6. We have examined the other possible grounds for appeal outlined by Smith's counsel, and find them not to be meritorious. Smith's attorney timely served his motion to withdraw on Smith, and Smith has had ample time to respond, but has elected not to do so. We have independently examined the entire record in Smith's case, and conclude that there are no meritorious grounds for appeal and that an appeal would be frivolous. We therefore find that the requirements of Anders v. California have been met, and grant Smith's counsel permission to withdraw from the case. Accordingly, Smith's appeal is dismissed. Robinson v. State, 250 Ga. 516 (299 SE2d 726) (1983).
Case no. 41131. Appeal dismissed. All the Justices concur, except Smith, J., not participating.
Gordon B. Smith, for appellant (case no. 41131).

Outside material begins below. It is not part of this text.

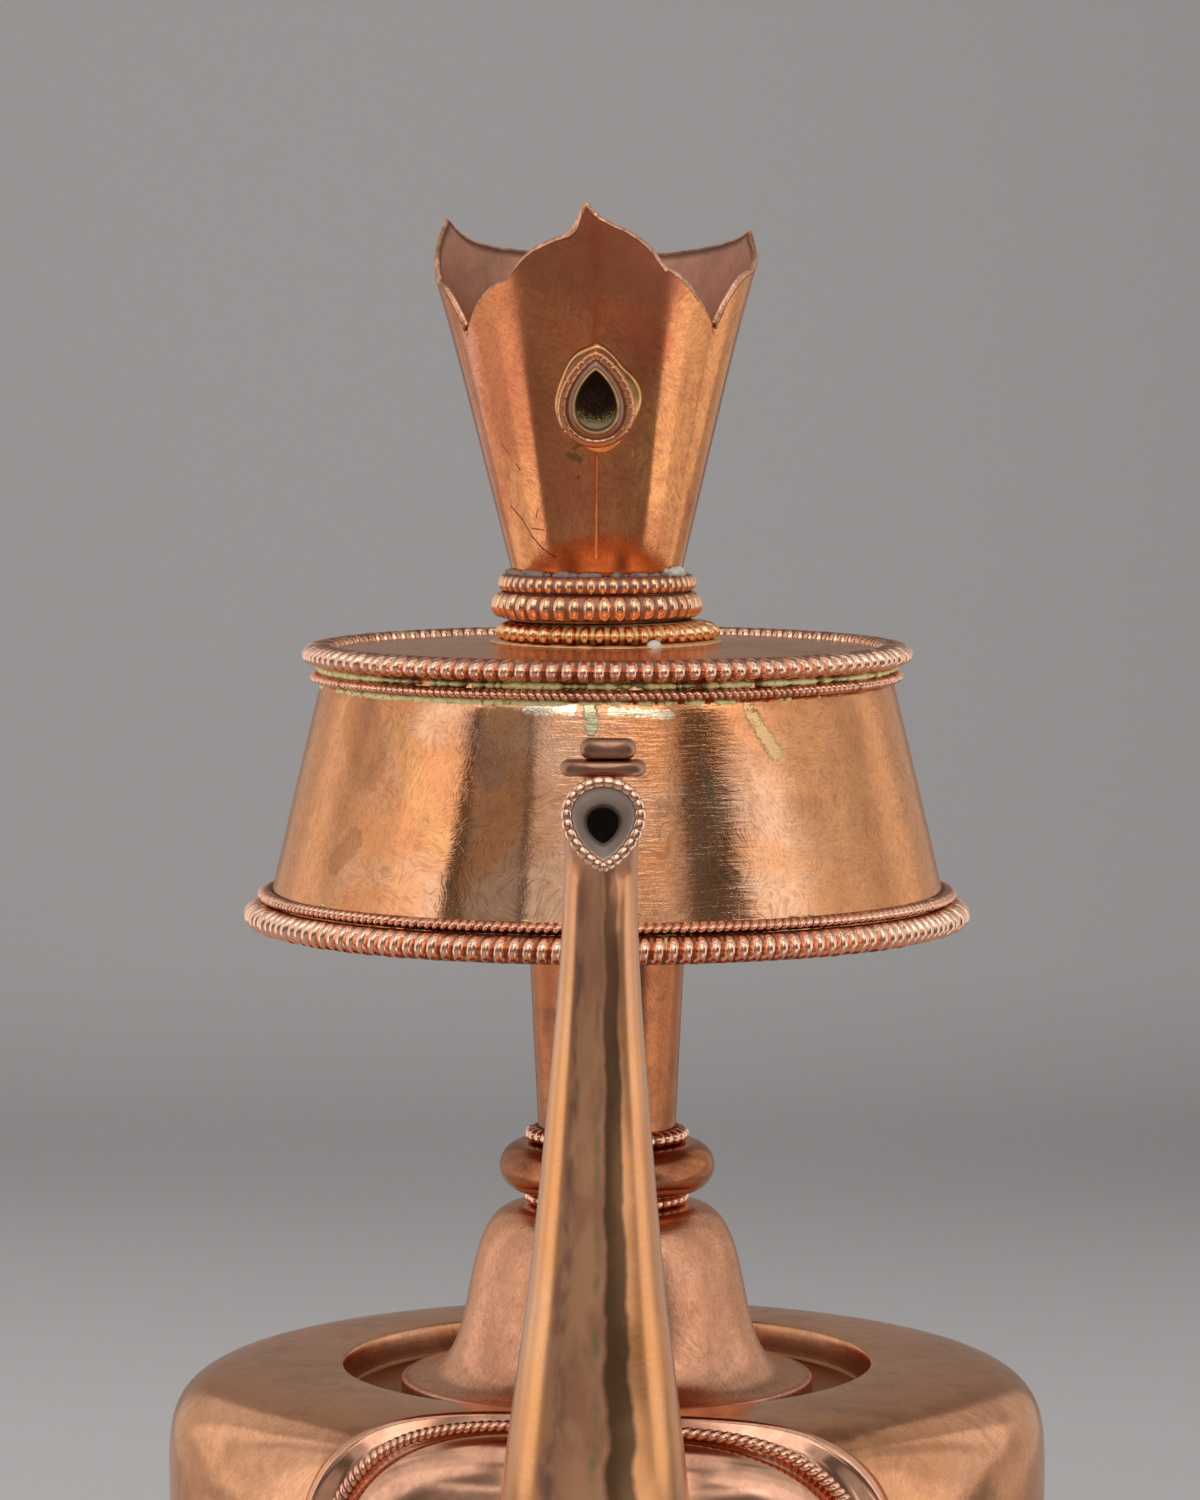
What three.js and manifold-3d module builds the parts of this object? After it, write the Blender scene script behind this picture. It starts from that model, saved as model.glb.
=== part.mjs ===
// Bumpa: a ritual water vase of polished sheet copper, about 218 mm tall.
// The frame is in millimetres with +Z up. The origin is the middle of the flat base that the
// vase stands on, +Z runs up the vase's axis, and the spout points along -Y.
//
// From the bottom up: a flared foot with a base plate, a wide belly raised in two halves, a bell
// and a slim neck with a knop, a hollow drum edged with beaded wire, and a loose three-petalled
// crown whose hollow stem drops into a socket in the drum. The spout grows out of an embossed
// medallion on the belly's front. Everything above the belly's recess stands on the piece below,
// so the heights are summed from the floor up.
import * as THREE from 'three';
import { mergeVertices } from 'three/addons/utils/BufferGeometryUtils.js';
import Module from 'manifold-3d';

const wasm = await Module();
wasm.setup();

// Sheet, wire and fitting clearances.
const bodySheet = 1.2;
const tubeWall = 0.9;
const cupSheet = 0.8;
const solderFilm = 0.1;
const cutGap = 0.3;

// Foot.
const footHemRadius = 36.0;
const footHemHeight = 1.4;
const footWireRise = 2.6;
const footWireHeight = 2.8;
const footHeight = 16.0;
const footTopRadius = 20.6;
const footTopOpening = 12.0;
const basePlateThickness = 0.8;
const waistRadius = 17.5;
const waistHeight = 2.6;
const waistWireRise = 2.4;

// Belly.
const bellyRadius = 52.7;
const bellyLowerHeight = 46.4;
const bellyLowerCentre = 12.0;
const bellySeamDrop = 31.0;
const shoulderHeight = 14.1;
const shoulderSquareness = 4.0;
const recessRadius = 31.8;
const recessDepth = 3.8;
const recessDraft = 0.6;

// Medallion round the root of the spout: half sizes of its rope wire, measured on the belly.
const medallionDrop = 5.8;
const medallionShift = 1.3;
const medallionTilt = THREE.MathUtils.degToRad(-4.0);
const medallionHalfWidth = 32.0;
const medallionHalfHeight = 21.5;
const medallionRoundness = 2.65;
const medallionBorder = 5.2;
const medallionEdgeRise = 0.9;
const medallionRidgeOut = 3.2;
const medallionRidgeRise = 2.4;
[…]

1  The crime was committed on October 1, 1982. The Chatham County jury returned its verdicts of guilty on April 14, 1983. Jones' motion for new trial was filed on May 12, 1983; Smith's motion for new trial was filed on May 10, 1983. The transcript of evidence was filed on June 29, 1983. Jones' motion for new trial was denied on December 20, 1983; Smith's motion for new trial was denied on December 21, 1983. Jones' notice of appeal was filed on January 19, 1984; Smith's notice of appeal was filed on January 20, 1984. Jones' record was docketed in this court on May 2, 1984; Smith's record was docketed in this court on May 3, 1984. Smith's case was submitted for decision without oral argument on June 15, 1984. Jones' case was argued before this court on June 27, 1984.
2  The photographs were not included in the record originally filed with this court, but were transmitted to us upon our direction to supplement the record. See State v. Pike, 253 Ga. 304 (320 SE2d 355) (1984).
Stephen R. Yekel, for appellant (case no. 41130).